The project has two equally important overall objectives: 1) Improved access to nutritious food for refugees in Uganda; 2) Improved income generating opportunities for refugees in Uganda.
These objectives will be achieved through the development of a sustainable business model for the production and sale of edible insect products (focusing to begin with on mealworm), and supplying the necessary initial inputs and training to refugees to start production.
We will focus in particular on associations of refugee farmers, many of whom are women, in the Kyaka II settlement in Western Uganda.

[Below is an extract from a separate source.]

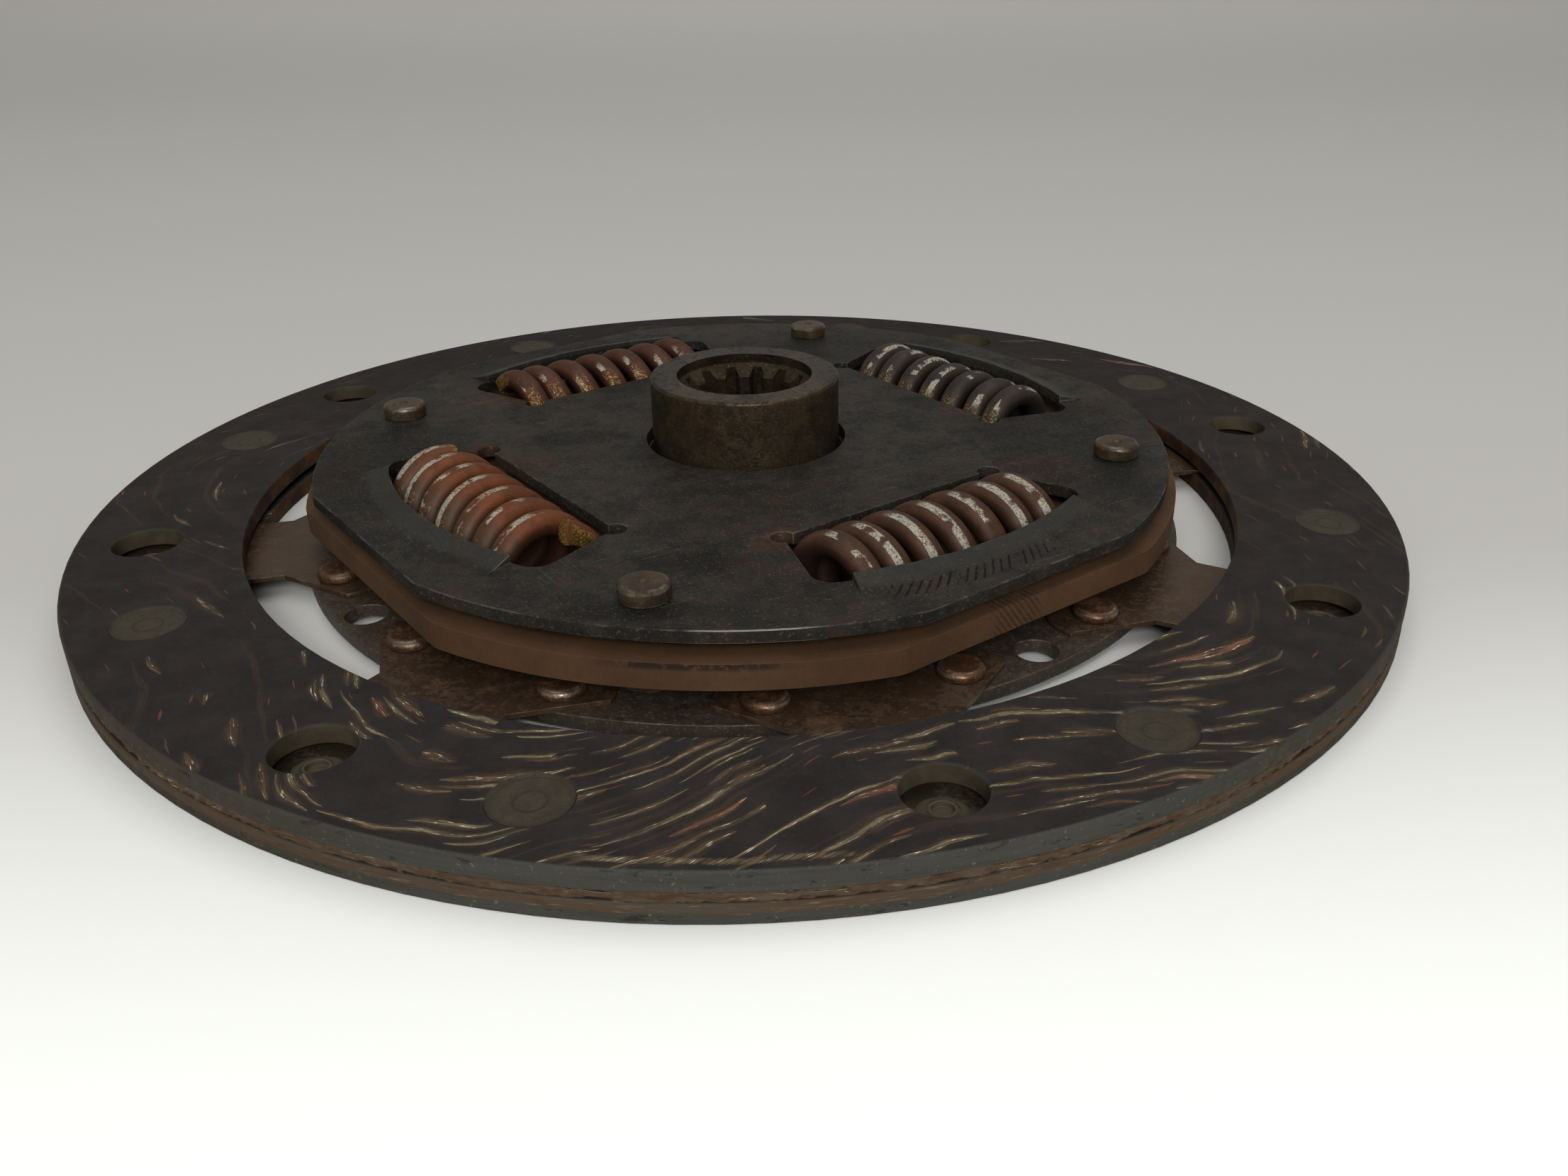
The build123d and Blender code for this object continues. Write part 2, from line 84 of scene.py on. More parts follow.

We are working with the Danish Refugee Council, one of the world's leading humanitarian agencies, who have been supporting these farmer's associations for several years.
Unfortunately most refugee farmers have lost most of their land during 2018 as a result of renewed influx of refugees from DR Congo to Uganda, and there is therefore an urgent need to develop new forms of produce that does not require much land. Insects are commonly eaten among both Ugandans and the Congolese refugees, and our preliminary research in the settlement showed great interest in the production and consumption of mealworm.